Kellerman offered some pushback to Smith’s logic, but ultimately agreed about Ohtani’s language barrier limiting his appeal. It was left to Molly Qerim Rose to attempt to walk back the comments of her cohosts.

“Those home runs are doing plenty of talking for me,” Qerim Rose said. “It is very difficult to learn a second language. I’m sure he’s trying.”

Smith attempted to clarify his comments in a video shared on Twitter on Monday afternoon, claiming his comments about the “marketability and popularity” of baseball were being mischaracterized as criticism of Ohtani, whom he referred to multiple times as “the second coming of Babe Ruth.”

“If you are a sport trying to ingratiate yourself with the American public the way Major League baseball is because of the problems you’ve been having to deal with in terms of improving the attractiveness of the sport, it helps that if you spoke the English language,” Smith said. “It doesn’t mean anything more than that.”

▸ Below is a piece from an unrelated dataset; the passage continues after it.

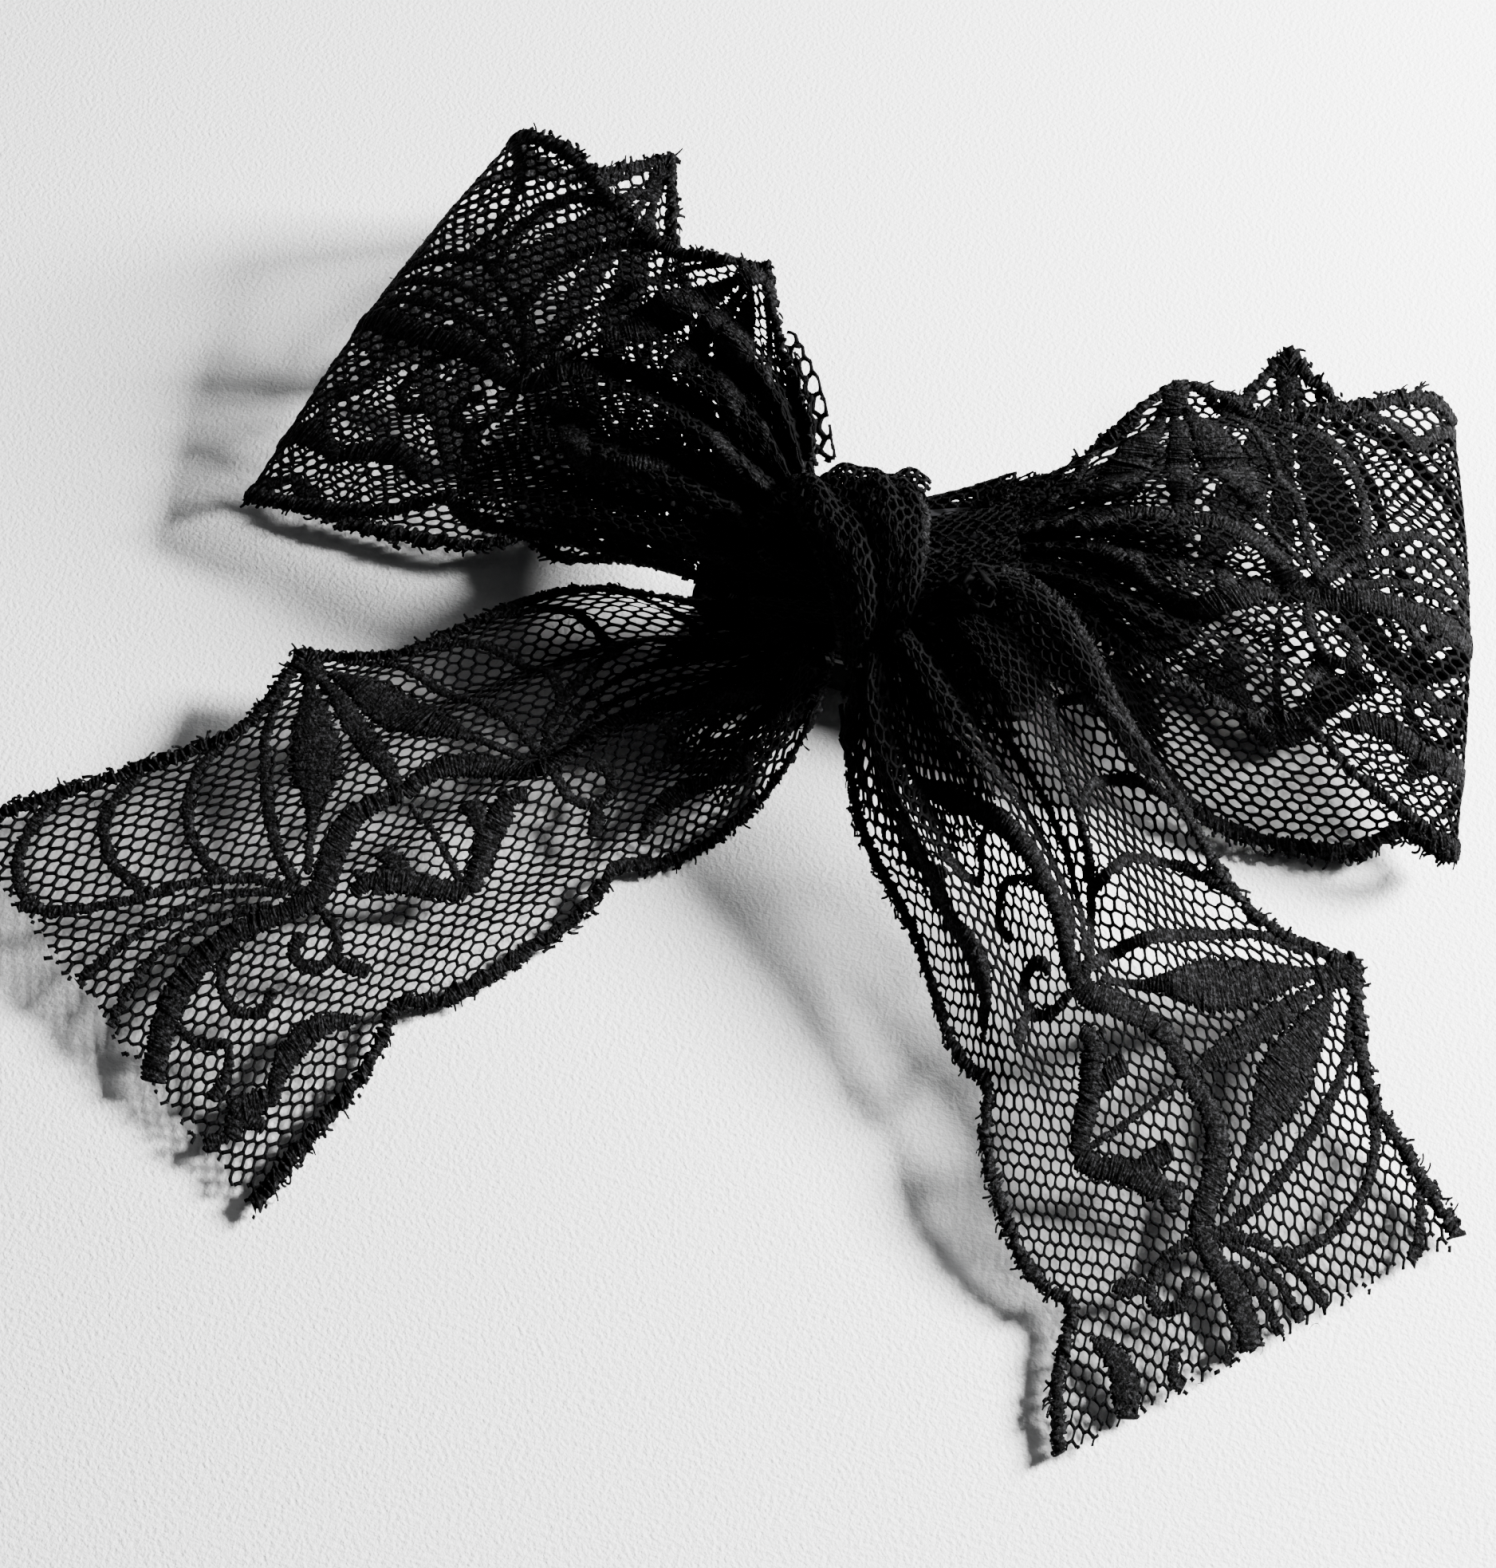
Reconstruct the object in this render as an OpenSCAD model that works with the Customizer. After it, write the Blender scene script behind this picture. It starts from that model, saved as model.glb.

By early Monday evening, Smith had decided to go with a full apology, saying in a statement he “never intended to offend” the Asian community with his remarks about Ohtani.

“In this day and age, with all the violence being perpetrated against the Asian Community, my comments — albeit unintentional — were clearly insensitive and regrettable,” Smith said, adding that he was “sincerely sorry for any angst” he caused with his comments.